The electric motor in the Volt is rated at 150 hp (which is 112 kW, and why rate an electric motor in hp?) compared to the 80 kW motor in the Leaf, and the Volt battery storage is 16 kW-hr compared to 24 kW-hr in the Leaf. Those numbers suggest, for about equal weights of vehicle, that the EPA typical route driving for the Volt, just on the initially-charged battery, is going to be about 35 miles – a little worse than Chevy itself is quoting.

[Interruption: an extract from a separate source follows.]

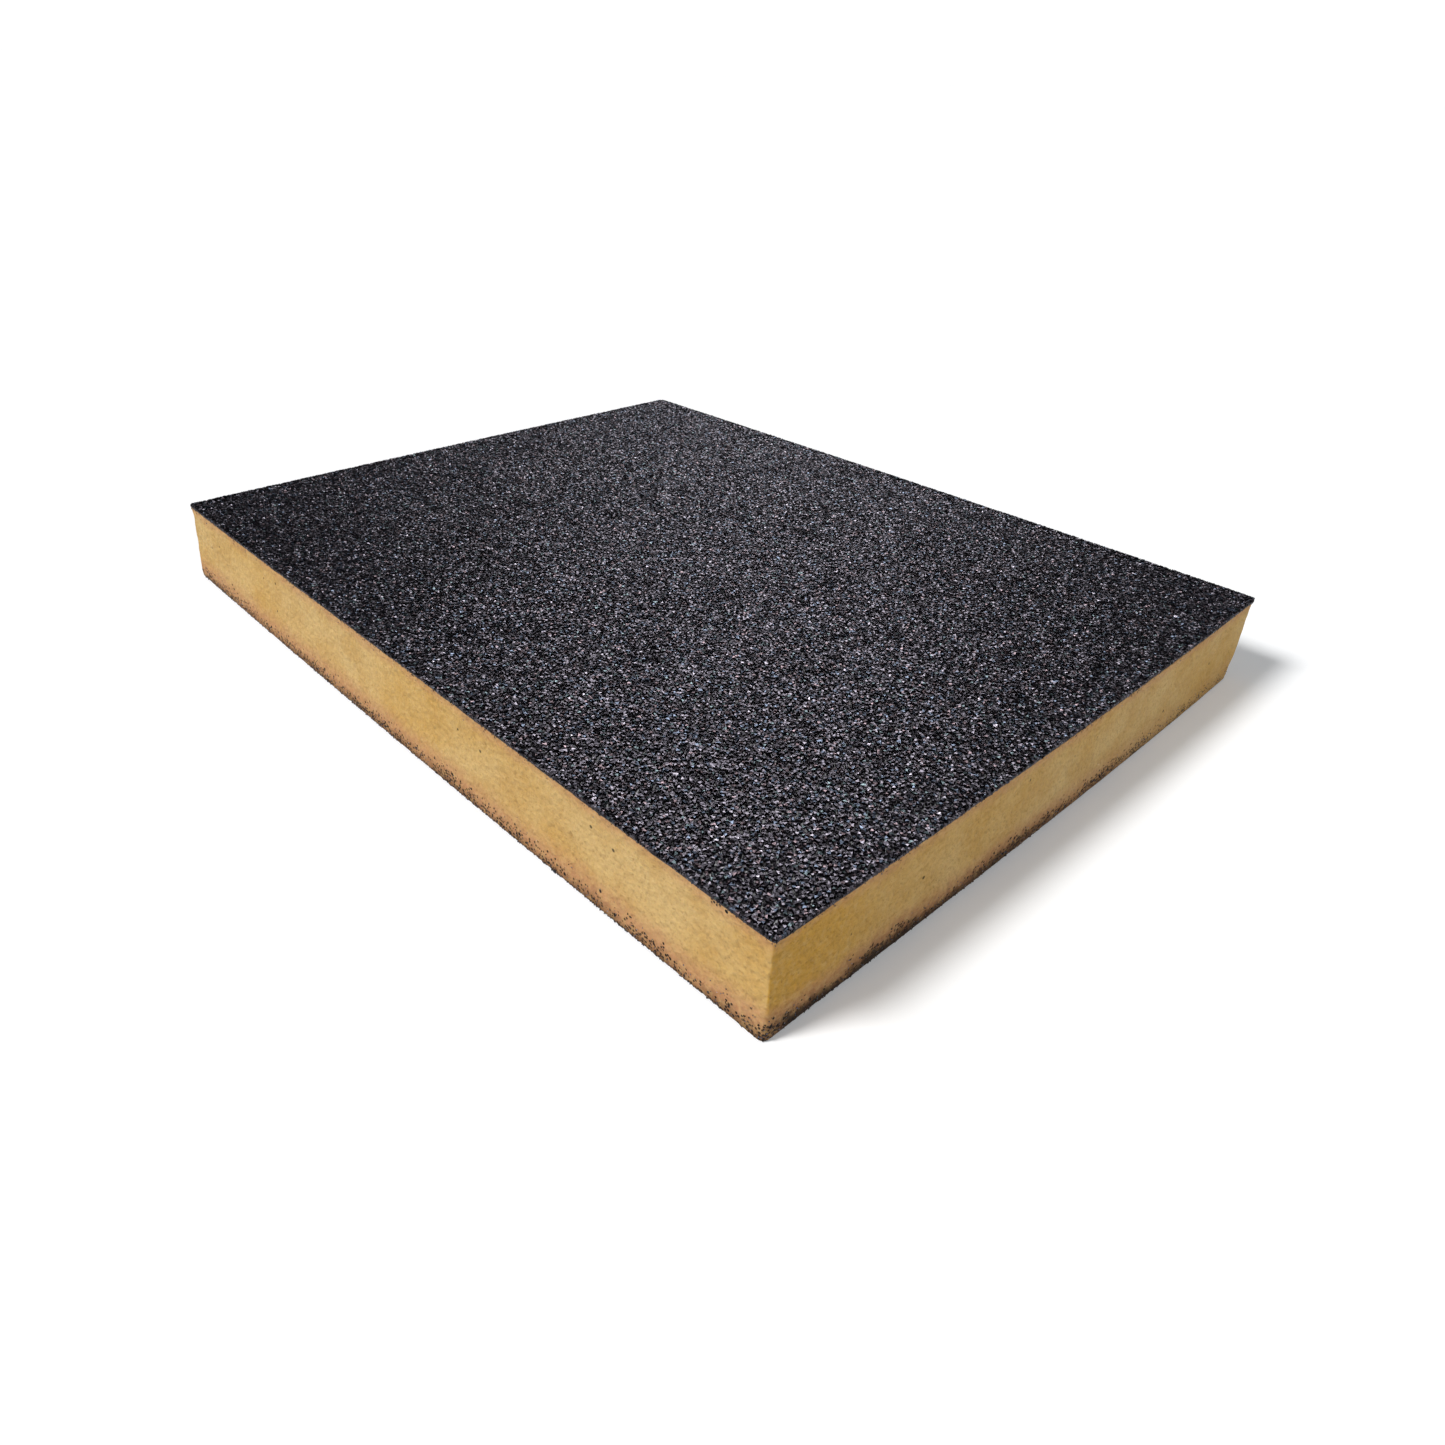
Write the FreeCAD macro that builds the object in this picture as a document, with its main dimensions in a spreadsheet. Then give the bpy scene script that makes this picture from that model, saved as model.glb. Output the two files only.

While this is all playing out – probably badly for the EPA, and consumer sanity – it should be remembered that Senator Monroney was not only the chief sponsor of the Automobile Information Disclosure Act of 1958; he was also the sponsor of the creation of the FAA. It is to him that we owe the existence of modern day air traffic control in the world – a system that came out of the forced need for oversight during the Berlin Airlift when planes were landed at the then two airports in Berlin every three minutes (and later every two minutes), 24/7, for over thirteen months, all flying on instruments. Monroney deserves a great deal better than having his name butchered in the motor trade.